The ancient Greeks called this higher and more integrative mode of processing reason.
Kant and constructivist thinkers ever since also call it 'reason', constrasting it with simple understanding.
'....[Of vital reason] Scheler posited that a heightened affective awareness of life's resistances, when attentively experienced in an open yet detached manner (letting oneself into the nearness of reality by bridging with feeling the gap between contradictory aspects) is at the origin of spiritual (ie ultraself) growth and valid cognition ...Scheler describes it as the mental attitude whereby inferential and existential/affective aspects of...situations offering resistances to praxis are 'susupended', suspended in the sense of being tuned down to mere actualities by an aware but detatched 'releasement' (Heidegger) toward a pure (uninvolved) existential awareness (blended cognition and affect) of the ongoing situation.

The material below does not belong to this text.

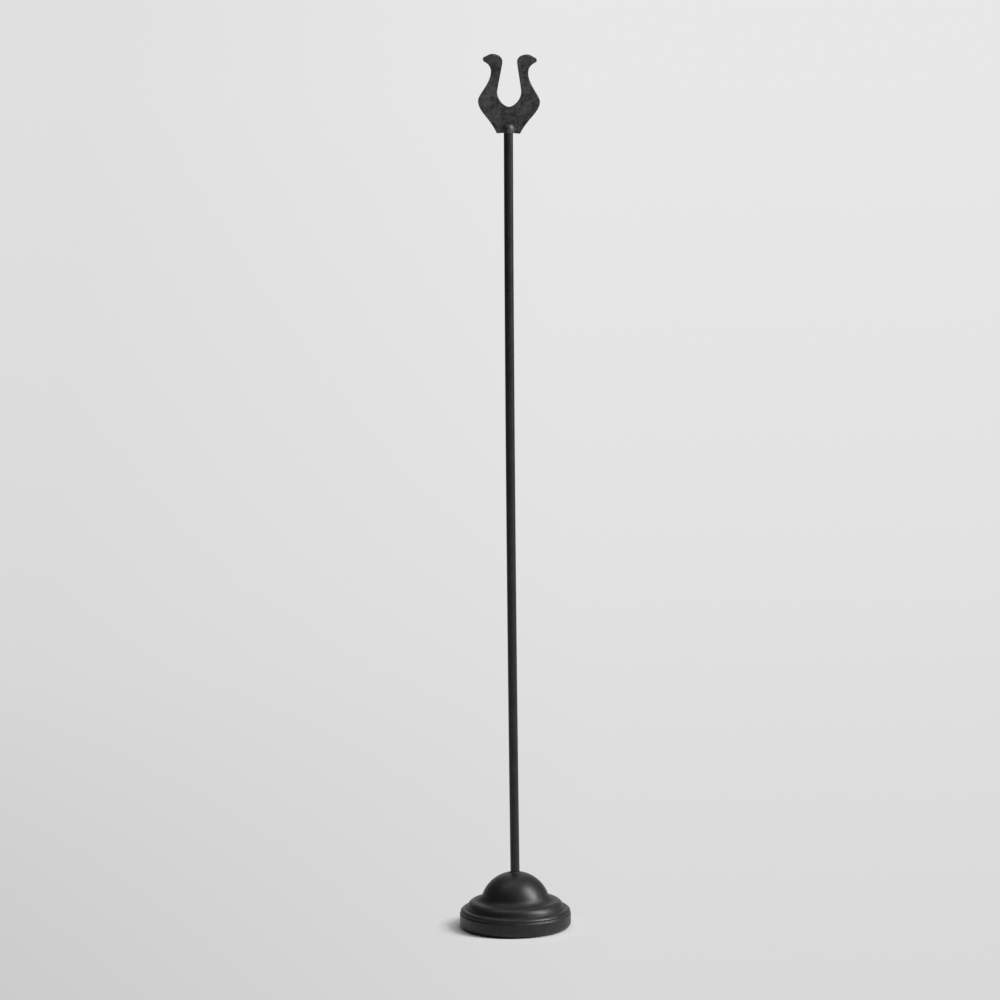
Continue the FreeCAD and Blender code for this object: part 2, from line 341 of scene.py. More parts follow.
def moulding(inset, end_radius):
    """Profile from the lip under the rim to the dome, moved inwards by inset.

    Arcs keep their centres: convex ones lose the inset from their radius and hollow ones
    gain it. The groove's flanks slope at 45 degrees.
    """
    wall = base_radius - inset
    rim = rim_round - inset
    bead = bead_round - inset
    shoulder = shoulder_round - inset
    cove = cove_round + inset
    dome = dome_round - inset
    floor = point(base_radius - groove_depth - inset * math.sqrt(2), groove_height)
    flank = np.array([1, 1]) / math.sqrt(2)
    offset = floor - bead_centre
    along = offset @ flank
    bead_start = floor + flank * (math.sqrt(along ** 2 - offset @ offset + bead ** 2) - along)
    to_bead = angle_of(bead_centre - crease_centre) % 360
    to_shoulder = angle_of(shoulder_centre - crease_centre) % 360
    back_to_shoulder = angle_of(shoulder_centre - cove_centre) % 360
    to_dome = angle_of(dome_centre - cove_centre) % 360
    dome_end = math.degrees(math.acos(end_radius / dome))
    lip_end = point(rim_centre[0] - rim_lip_width, rim_lift + inset)
    wall_end = point(wall, groove_height - (wall - floor[0]))
    return np.vstack([
        straight(lip_end, rim_centre - [0, rim], count=12),
        arc(rim_centre, rim, -90, 0, count=24),
        straight(point(wall, rim_centre[1]), wall_end, count=24),
        straight(wall_end, floor, count=8),
        straight(floor, bead_start, count=8),
        arc(bead_centre, bead, angle_of(bead_start - bead_centre), to_bead - 180, count=32),
        arc(crease_centre, crease_round + inset, to_bead, to_shoulder, count=12),
        arc(shoulder_centre, shoulder, to_shoulder - 180, back_to_shoulder - 180, count=40),
        arc(cove_centre, cove, back_to_shoulder, to_dome, count=24),
        arc(dome_centre, dome, to_dome - 180, dome_end, count=90),
    ])


def cover_profile():
    """Closed section of the cover; outside, the coat runs up the rod in a small fillet."""
    hole = rod_radius + rod_hole_clearance
    outside = moulding(0, hole + coat_fillet)
    inside = moulding(cover_sheet, hole)
    start = outside[-1]
    end = point(hole, start[1] + coat_fillet_height)
    start_pull = point(-coat_fillet * coat_fillet_pulls[0], coat_fillet_lift)
    end_pull = point(0, -coat_fillet * coat_fillet_pulls[1])
    run_up = curve(start, start_pull, end_pull, end, count=12)
    return np.vstack([outside, run_up, inside[::-1]])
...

Heidegger calls this qualitiatively different attitude meditative thinking , and he contrasts it with 'calculative thinking'.'
Here the self-soul emanates through three subrepertoires: feelings about the Other, with communion of the self as central construct, passions of the self, understood as good bad-valuations leading to affective expression, and the ethos of the soul, which is the site of ethical motives and possible acts. At this level, affects are inextricably recognised as bound with cognitions, and thinking becomes so open to reality that thinking becomes thanking (Heidegger) expressed as metasystemic, bold, causal abstractions. Here the will is engaged only as necessary on vital grounds (hence, 'vital reason'), a pure resting-in-itself, releasing itself to inner and outer reality.
Truly, madly, deeply and with great equanimity, not-two.
Vital, alive, and be-loving, reason.
Ref:
Pascual-Leone, J. (1990). An essay on wisdom: towards organismic processes that make it possible' in R Sternberg (Ed) Wisdom: It's Nature, Origins and Development. New York: Cambridge University Press.